Selon Béatrice Nadeau, coordonnatrice du Service d’aide communautaire Anjou, l’augmentation du nombre de bénéficiaires s’est manifestée dès la pandémie. « Le nombre de gens qu’on dessert pour la banque alimentaire a plus que doublé et on a dû commencer une liste d’attente. Ce qu’on n’avait jamais fait », indique-t-elle.  

Nouveaux profil de bénéficiaires

Non seulement le nombre de bénéficiaires est en forte augmentation, mais un nouveau profil de clientèle fait désormais appel aux différents services alimentaires. « Quand je suis arrivé en poste en octobre 2022, je ne voyais pas le même monde. Aujourd’hui, on est vraiment plus dans les familles. Aussitôt qu’il y a une journée pédagogique, la salle [du restaurant] est pleine d’enfants », remarque M. Simard

En plus des familles, certains travailleurs n’arrivant plus à joindre les deux bouts recourent désormais aux banques alimentaires, précise M. Bachelier. « Des gens qui ont une rémunération mais qui, à cause de l’inflation et des loyers qui ont augmenté, n’ont pas forcément assez d’argent pour boucler les fins de mois. Il y en a un paquet dans l’est de Montréal », indique-il.  
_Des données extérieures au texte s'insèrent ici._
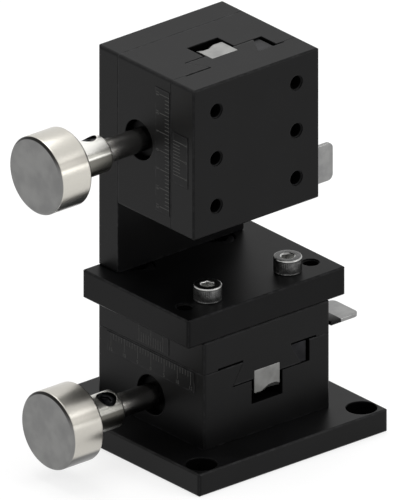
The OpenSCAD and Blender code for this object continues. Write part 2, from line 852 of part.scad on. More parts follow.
// Set screw in the boss, on the shaft's flat
module unit_knob_set_screw(screw_turn) {
    point_r = shaft_d / 2 - shaft_flat_depth;
    top_r = boss_d / 2 - knob_screw_sunk;
    color(dark_steel)
    at_knob_screw(screw_turn)
        translate([0, 0, top_r])
            set_screw(knob_screw_d, m3_socket, top_r - point_r);
}

// Pin in the body that runs in the table's slot and ends the travel
module unit_stop_pin() {
    color(steel)
    translate([stop_pin_x, 0, stop_pin_foot_h])
        cylinder(d = stop_pin_d - 2 * seat_clear, h = body_h - stop_pin_foot_h + stop_pin_rise);
}

// A strip let into the unit's side
module strip(l, w, t, low_h) {
    translate([-side_x + strip_seat_depth - t, -l / 2, low_h])
        cube([t, l, w]);
}

// Cuts for a strip's marks: they start at one edge of it, which way_up tells
module marks(t, pitch, last_mark, long_every, short_l, long_l, edge_h, way_up) {
    face_x = side_x - strip_seat_depth + t;
    for (i = [-last_mark : last_mark]) {
        mark_l = i % long_every == 0 ? long_l : short_l;
        mark_h = way_up ? edge_h + mark_edge : edge_h - mark_edge - mark_l;
        translate([-face_x - over, i * pitch - mark_w / 2, mark_h])
            cube([mark_depth + over, mark_w, mark_l]);
    }
}

// Scale in millimetres on the fixed half
module unit_scale_strip() {
    color(black_plate)
    difference() {
        strip(scale_l, scale_w, scale_t, scale_h);
        marks(scale_t, mark_pitch, floor(scale_reach / mark_pitch), long_mark_every,
              scale_mark_short, scale_mark_long, scale_h + scale_w, false);
    }
}

// Vernier on the moving half
module unit_vernier_strip() {
    color(black_plate)
    difference() {
        strip(vernier_l, vernier_w, vernier_t, vernier_h);
        marks(vernier_t, vernier_pitch_share * mark_pitch, vernier_marks / 2, vernier_marks / 2,
              vernier_mark_short, vernier_mark_long, vernier_h, true);
    }
}

// Frame pieces

// Square plate that the stage is bolted down by
module base_plate() {
    color(black_plate)
    difference() {
        block(base_w, base_w, base_t);
        at_corners(base_hole_pitch / 2, base_hole_pitch / 2) {
            translate([0, 0, -over])
                cylinder(d = base_hole_d, h = base_t + 2 * over);
            translate([0, 0, base_t - base_cbore_depth])
                cylinder(d = base_cbore_d, h = base_cbore_depth + over);
        }
        at_corners(unit_screw_x, unit_screw_y)
            rotate([180, 0, 0])
                sunk_hole(m3_d, m3_head_d, m3_sunk, base_t);
    }
}

// Screws from under the base plate into the lower body
module base_screws() {
    color(steel)
    at_corners(unit_screw_x, unit_screw_y)
        translate([0, 0, m3_sunk])
            rotate([180, 0, 0])
                cap_screw(m3_d, m3_head_d, m3_head_h, m3_socket, base_t - m3_sunk + m3_grip);
}

// Plate on the lower table that carries the riser
module bridge_plate() {
    color(black_plate)
    difference() {
        translate([0, 0, bridge_z])
            block(bridge_w, unit_l, bridge_t);
        at_pair(table_hole_pitch, -table_hole_pitch)
            translate([0, 0, bridge_z - over])
                cylinder(d = m4_d + 2 * shank_play, h = bridge_t + 2 * over);
        at_pair(table_hole_pitch, table_hole_pitch)
            translate([0, 0, bridge_top_z])
                sunk_hole(m4_d, m4_head_d, m4_sunk, bridge_t);
        at_pair(bridge_hole_pitch / 2, -table_hole_pitch)
            translate([0, 0, bridge_top_z - bridge_hole_depth])
                cylinder(d = bridge_hole_d, h = bridge_hole_depth + over);
        at_pair(riser_screw_x, riser_mid_y)
            translate([0, 0, bridge_z])
                rotate([180, 0, 0])
                    sunk_hole(m3_d, m3_head_d, m3_sunk, bridge_t);
        at_pair(dowel_x, riser_mid_y)
            translate([0, 0, bridge_top_z - dowel_seat])
                cylinder(d = dowel_d, h = dowel_seat + over);
    }
}

// Cap screws whose heads stand on the bridge plate
module bridge_front_screws() {
    color(silver)
    at_pair(table_hole_pitch, -table_hole_pitch)
        translate([0, 0, bridge_top_z])
            cap_screw(m4_d, m4_head_d, m4_head_h, m4_socket, bridge_t + m4_grip);
}

// Cap screws sunk in the bridge plate, partly under the riser
module bridge_rear_screws() {
    color(dark_steel)
    at_pair(table_hole_pitch, table_hole_pitch)
        translate([0, 0, bridge_top_z - m4_sunk])
            cap_screw(m4_d, m4_head_d, m4_head_h, m4_socket, bridge_t - m4_sunk + m4_grip);
}

// Upright plate behind the upper unit
module riser_plate() {
    color(black_plate)
    difference() {
        intersection() {
            translate([0, riser_mid_y, bridge_top_z])
                block(unit_w, riser_t, riser_h, front_c = seam_chamfer);
            translate([0, riser_mid_y + riser_t / 2, bridge_top_z + riser_h / 2])
                rotate([90, 0, 0])
                    linear_extrude(riser_t) round_rect(unit_w, riser_h, seam_chamfer, corner_r);
        }
        at_pair(riser_screw_x, riser_mid_y)
            translate([0, 0, bridge_top_z - over])
                cylinder(d = m3_d, h = m3_grip + tap_spare + over);
        at_pair(dowel_x, riser_mid_y)
            translate([0, 0, bridge_top_z - over])
                cylinder(d = dowel_d, h = dowel_l - dowel_seat + dowel_wall + over);
        upper()
            at_corners(unit_screw_x, unit_screw_y)
                translate([0, 0, -riser_t])
                    rotate([180, 0, 0])
                        sunk_hole(m3_d, m3_head_d, m3_sunk, riser_t);
    }
}

// Screws from under the bridge plate into the riser
module riser_screws() {
    color(steel)
    at_pair(riser_screw_x, riser_mid_y)
        translate([0, 0, bridge_z + m3_sunk])
            rotate([180, 0, 0])
                cap_screw(m3_d, m3_head_d, m3_head_h, m3_socket, bridge_t - m3_sunk + m3_grip);
}

// Pins that keep the riser square on the bridge plate
module riser_dowels() {
    color(steel)
    at_pair(dowel_x, riser_mid_y)
        translate([0, 0, bridge_top_z - dowel_seat])
            cylinder(d = dowel_d - 2 * seat_clear, h = dowel_l);
}

// Screws through the riser's back into the upper body
module riser_body_screws() {
    color(steel)
    upper()
        at_corners(unit_screw_x, unit_screw_y)
            translate([0, 0, -riser_t + m3_sunk])
                rotate([180, 0, 0])
                    cap_screw(m3_d, m3_head_d, m3_head_h, m3_socket, riser_t - m3_sunk + m3_grip);
}

base_plate();
base_screws();
bridge_plate();
bridge_front_screws();
bridge_rear_screws();
riser_plate();
riser_screws();
riser_dowels();
riser_body_screws();

lower() unit_body();  // x_body
lower() unit_table();  // x_table
lower() unit_rack();  // x_rack
lower() unit_rack_screws();  // x_rack_screws
lower() unit_gib();  // x_gib
lower() unit_gib_screws();  // x_gib_screws
lower() unit_clamp_pad();  // x_clamp_pad
lower() unit_clamp_screw();  // x_clamp_screw
lower() unit_clamp_lever();  // x_clamp_lever
lower() unit_pinion_shaft(x_knob_screw_turn);  // x_pinion_shaft
lower() unit_front_bush();  // x_front_bush
lower() unit_rear_bush();  // x_rear_bush
lower() unit_bush_screw();  // x_bush_screw
lower() unit_drag_washer();  // x_drag_washer
lower() unit_retaining_ring();  // x_retaining_ring
lower() unit_knob(x_knob_screw_turn);  // x_knob
lower() unit_knob_set_screw(x_knob_screw_turn);  // x_knob_set_screw
lower() unit_stop_pin();  // x_stop_pin
lower() unit_scale_strip();  // x_scale_strip
lower() unit_vernier_strip();  // x_vernier_strip

upper() unit_body();  // z_body
upper() unit_table();  // z_table
upper() unit_rack();  // z_rack
upper() unit_rack_screws();  // z_rack_screws
upper() unit_gib();  // z_gib
upper() unit_gib_screws();  // z_gib_screws
upper() unit_clamp_pad();  // z_clamp_pad
upper() unit_clamp_screw();  // z_clamp_screw
upper() unit_clamp_lever();  // z_clamp_lever
upper() unit_pinion_shaft(z_knob_screw_turn);  // z_pinion_shaft
upper() unit_front_bush();  // z_front_bush
upper() unit_rear_bush();  // z_rear_bush
upper() unit_bush_screw();  // z_bush_screw
upper() unit_drag_washer();  // z_drag_washer
upper() unit_retaining_ring();  // z_retaining_ring
upper() unit_knob(z_knob_screw_turn);  // z_knob
upper() unit_knob_set_screw(z_knob_screw_turn);  // z_knob_set_screw
upper() unit_stop_pin();  // z_stop_pin
upper() unit_scale_strip();  // z_scale_strip
upper() unit_vernier_strip();  // z_vernier_strip
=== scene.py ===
"""Looks of a small rack and pinion stage with two axes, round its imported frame."""
import json
import math

import bmesh
import bpy
from mathutils import Matrix, Vector


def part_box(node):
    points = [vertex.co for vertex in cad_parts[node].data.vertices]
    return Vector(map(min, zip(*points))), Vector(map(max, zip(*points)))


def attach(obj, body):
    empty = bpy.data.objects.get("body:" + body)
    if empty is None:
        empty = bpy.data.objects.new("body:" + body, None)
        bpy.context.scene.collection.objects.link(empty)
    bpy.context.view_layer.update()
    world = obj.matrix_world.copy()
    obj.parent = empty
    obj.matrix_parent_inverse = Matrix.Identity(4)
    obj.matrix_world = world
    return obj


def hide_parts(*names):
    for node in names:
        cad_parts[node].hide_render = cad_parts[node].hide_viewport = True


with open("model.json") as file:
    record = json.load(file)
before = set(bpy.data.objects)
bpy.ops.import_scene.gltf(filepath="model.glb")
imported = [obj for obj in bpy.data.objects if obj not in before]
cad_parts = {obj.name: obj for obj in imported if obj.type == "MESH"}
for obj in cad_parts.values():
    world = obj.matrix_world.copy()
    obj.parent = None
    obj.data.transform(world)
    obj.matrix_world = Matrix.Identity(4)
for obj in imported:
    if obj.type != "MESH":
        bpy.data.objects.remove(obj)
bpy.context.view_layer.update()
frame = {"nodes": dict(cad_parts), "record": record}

nodes = frame["nodes"]
mm = 0.001

# Camera
# A parallel view over the stage's front left corner, from the knobs' side. The
# picture's frame is a little higher than the stage.
view_turn = math.radians(40.16)
view_rise = math.radians(24.64)
view_height = 121.35 * mm
aim_across = -2.774 * mm
aim_up = 42.5 * mm
view_distance = 600 * mm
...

D’après la coordonnatrice du Service d’aide communautaire Anjou, cette situation est également observée au sein de son organisme. « On voit maintenant de plus en plus de familles, avec les 2 parents qui ont un emploi, mais qui n’arrivent quant même pas. C’est quelque chose qu’on n’observait pas avant. »

Non seulement le visage de la pauvreté change, mais celle-ci touche même les employés d’organismes qui tentent d’aider leur prochain. « Il y a des gens dans mon équipe qui ont besoin d’aide alimentaire, se désole le directeur général du Chic Resto Pop. J’en reviens pas! Ça fait 2 ans qu’on fait des augmentations salariales de l’ordre de 10% pour l’ensemble du personnel. J’essaie que [la situation] touche le moins possible mes équipes. »
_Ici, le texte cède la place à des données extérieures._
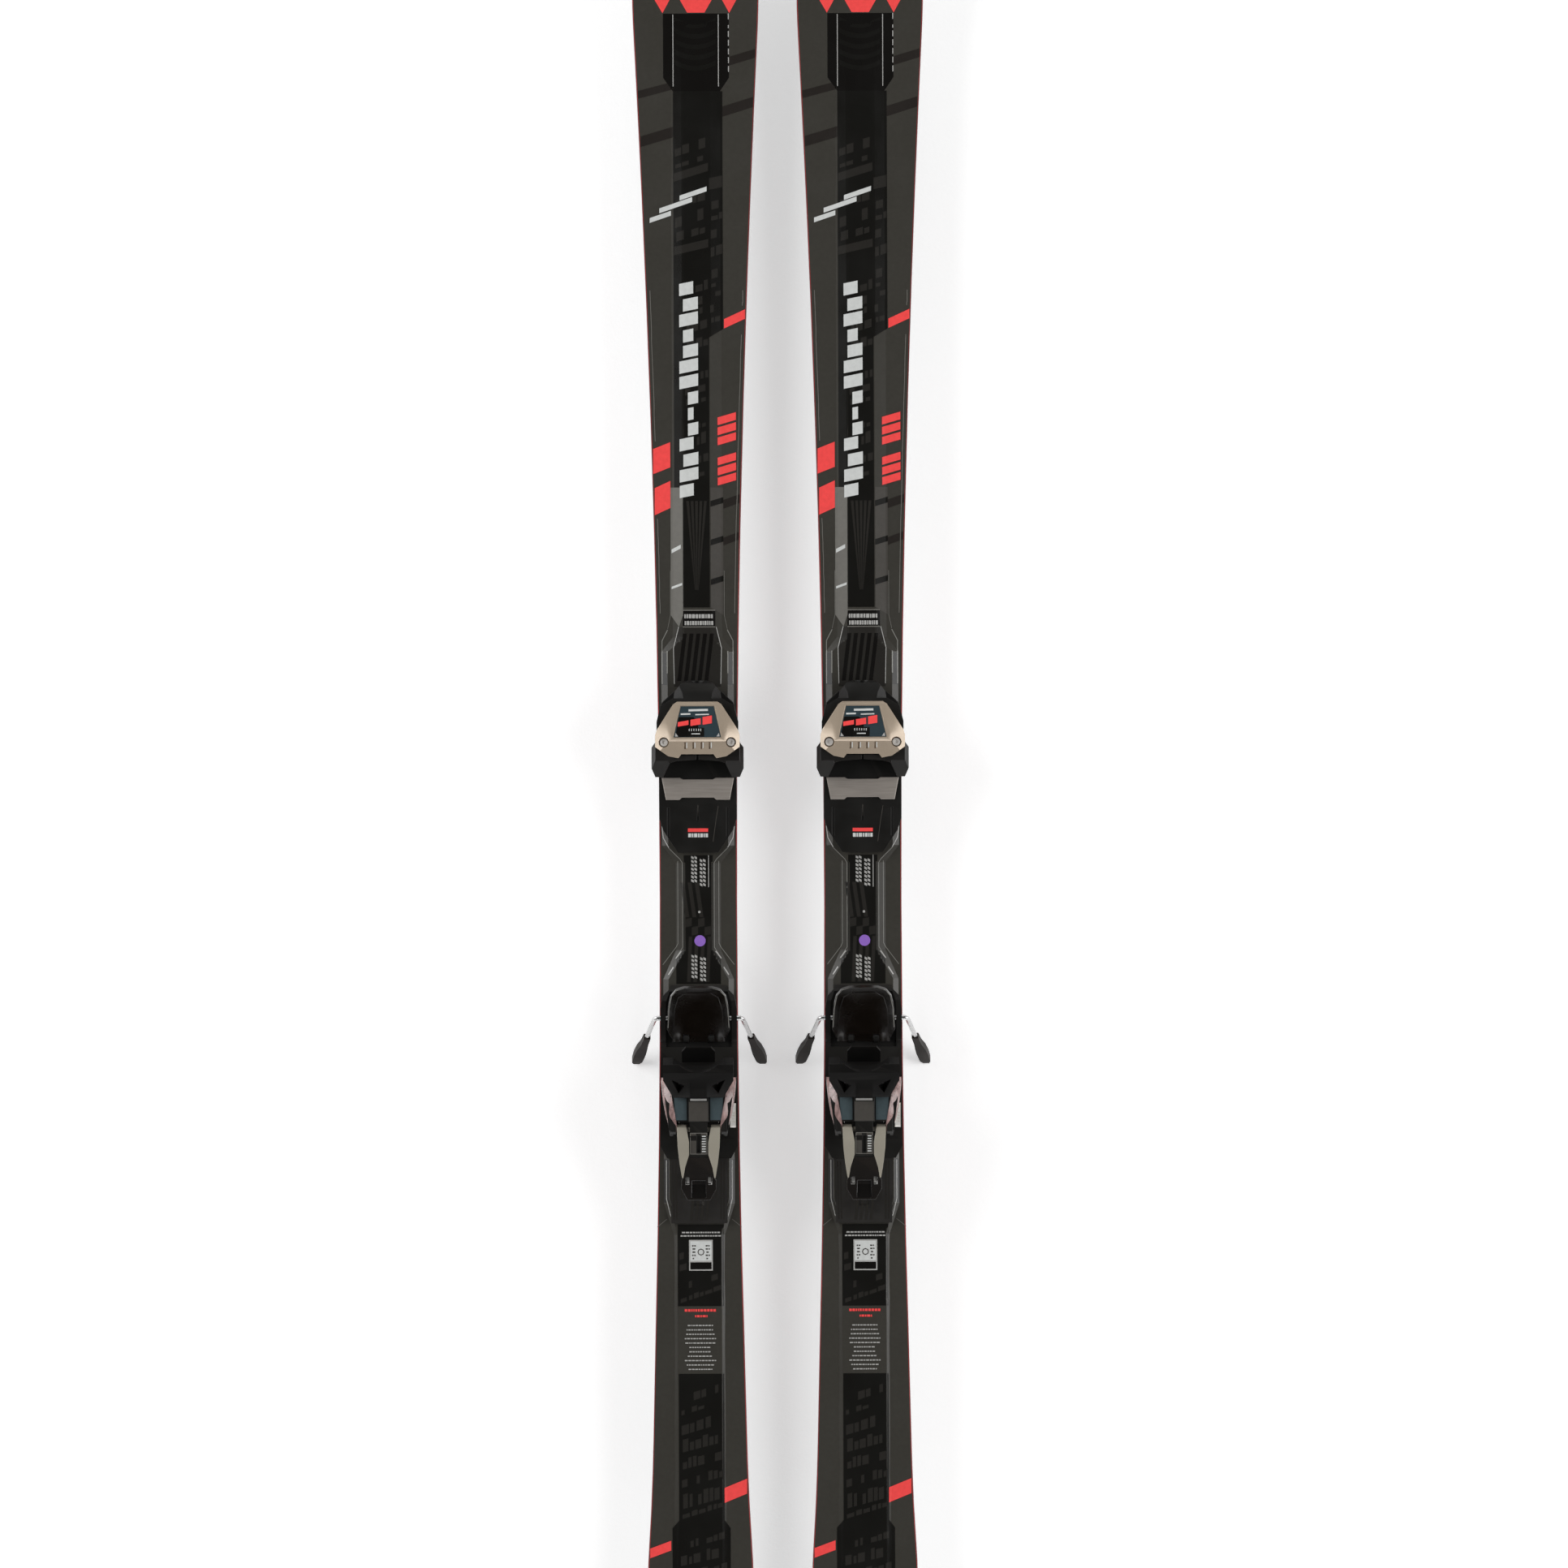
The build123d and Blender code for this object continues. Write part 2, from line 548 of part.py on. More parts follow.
def heel_carriage():
    """The carriage on the track: brake cradle in front, ears for the heel pivot behind."""
    edge = [(30, -236), (37, -243), (39.5, -256), (39.5, -300), (40, -330), (40, -398), (33, -411)]
    profile = [(-236, BASE_BOTTOM), (-236, 24), (-248, 30), (-288, 30), (-291, HEEL_DECK),
               (-392, HEEL_DECK), (-411, 22.8), (-411, BASE_BOTTOM)]
    body = plan(both_sides(edge), BASE_BOTTOM, 40) & side(profile, -45, 45)
    body -= channel(-420, -230)
    body -= plan(both_sides([(30, -238.5), (33.9, -250), (33.9, -296)]), HEEL_FLOOR, 40)
    ear = [(-356, HEEL_FLOOR), (-359, 40), *heel_at([(9.5, 4), (6, 9), (-6, 9), (-9.5, 4)]),
           (-383, 40), (-388, HEEL_FLOOR)]
    for x in (EAR_IN, -EAR_OUT):
        body += side(ear, x, x + EAR_OUT - EAR_IN)
    y, z = HEEL_PIVOT
    body -= rod((-WIDE, y, z), (WIDE, y, z), HEEL_PIN_R)
    body -= rod((-WIDE, BRAKE_Y, BRAKE_Z), (WIDE, BRAKE_Y, BRAKE_Z), WIRE_R + RUN_GAP)
    hinge_y, hinge_z = PEDAL_HINGE
    stand = [(hinge_y - 5, HEEL_FLOOR), (hinge_y - 3, hinge_z + 1), (hinge_y - 1.5, hinge_z + 2.6),
             (hinge_y + 1.5, hinge_z + 2.6), (hinge_y + 3, hinge_z + 1), (hinge_y + 5, HEEL_FLOOR)]
    hole = rod((-WIDE, hinge_y, hinge_z), (WIDE, hinge_y, hinge_z), PEDAL_PIN_R + RUN_GAP)
    for x in (-STAND_X, STAND_X):
        body += side(stand, x - STAND_HALF, x + STAND_HALF) - hole
    low_x, _, low_y, high_y, low_z, _ = TAB
    tab_y, tab_z = TAB_HINGE
    body += block(low_x - 2.6, low_x - 0.5, tab_y - 2.2, tab_y + 2.2, HEEL_FLOOR, tab_z + 1.9)
    body -= block(low_x - 0.5, WIDE, low_y - 1.2, high_y + 0.9, low_z - 0.4, 40)
    body -= rod((low_x - 3, tab_y, tab_z), (low_x, tab_y, tab_z), TAB_PIN_R + RUN_GAP)
    return body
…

Thierry Bachelier estime également que dans le monde communautaire « les gens ne sont pas rémunérés à la hauteur des efforts qu’ils font ».  « Il y a un roulement de personnel relativement important parce que les gens ont besoin d’argent pour vivre », ajoute-il.

Indispensables bénévoles 

Heureusement, malgré les difficultés financières actuelles qui touchent de nombreuses personnes, les bénévoles répondent toujours présents. « C’est ce qui sauve bon nombre d’organismes communautaires. Le bénévole, c’est la personne miracle », croit M. Bachelier

Un restaurant communautaire comme le Chic Resto Pop peinerait à fonctionner sans eux, confie Marc-André Simard. « C’est plus d’une centaine de bénévoles qui sont mobilisés chaque semaine. On a des gens qui sont ici tous les jours, même sur les deux services, sur le service du midi, le service du soir. »

Béatrice Nadeau partage le même avis et louange le dévouement de son équipe : « Dans l’organisme au total, on a une centaine de bénévoles et on ne pourrait rien faire s’ils n’étaient pas là. Juste à la banque alimentaire, ils sont peut-être 25 qui sont au rendez-vous semaine après semaine. Ils sont fantastiques! »

Le 19 décembre prochain, le Chic Resto Pop convie ses bénéficiaires à son populaire souper de Noël annuel. Comme le rapporte Marc-André Simard, «il y a des gens dont c’est le seul repas de Noël. Des personnes seules à la maison, souvent des personnes âgées. Pour nous, c’est une manière de briser l’isolement ».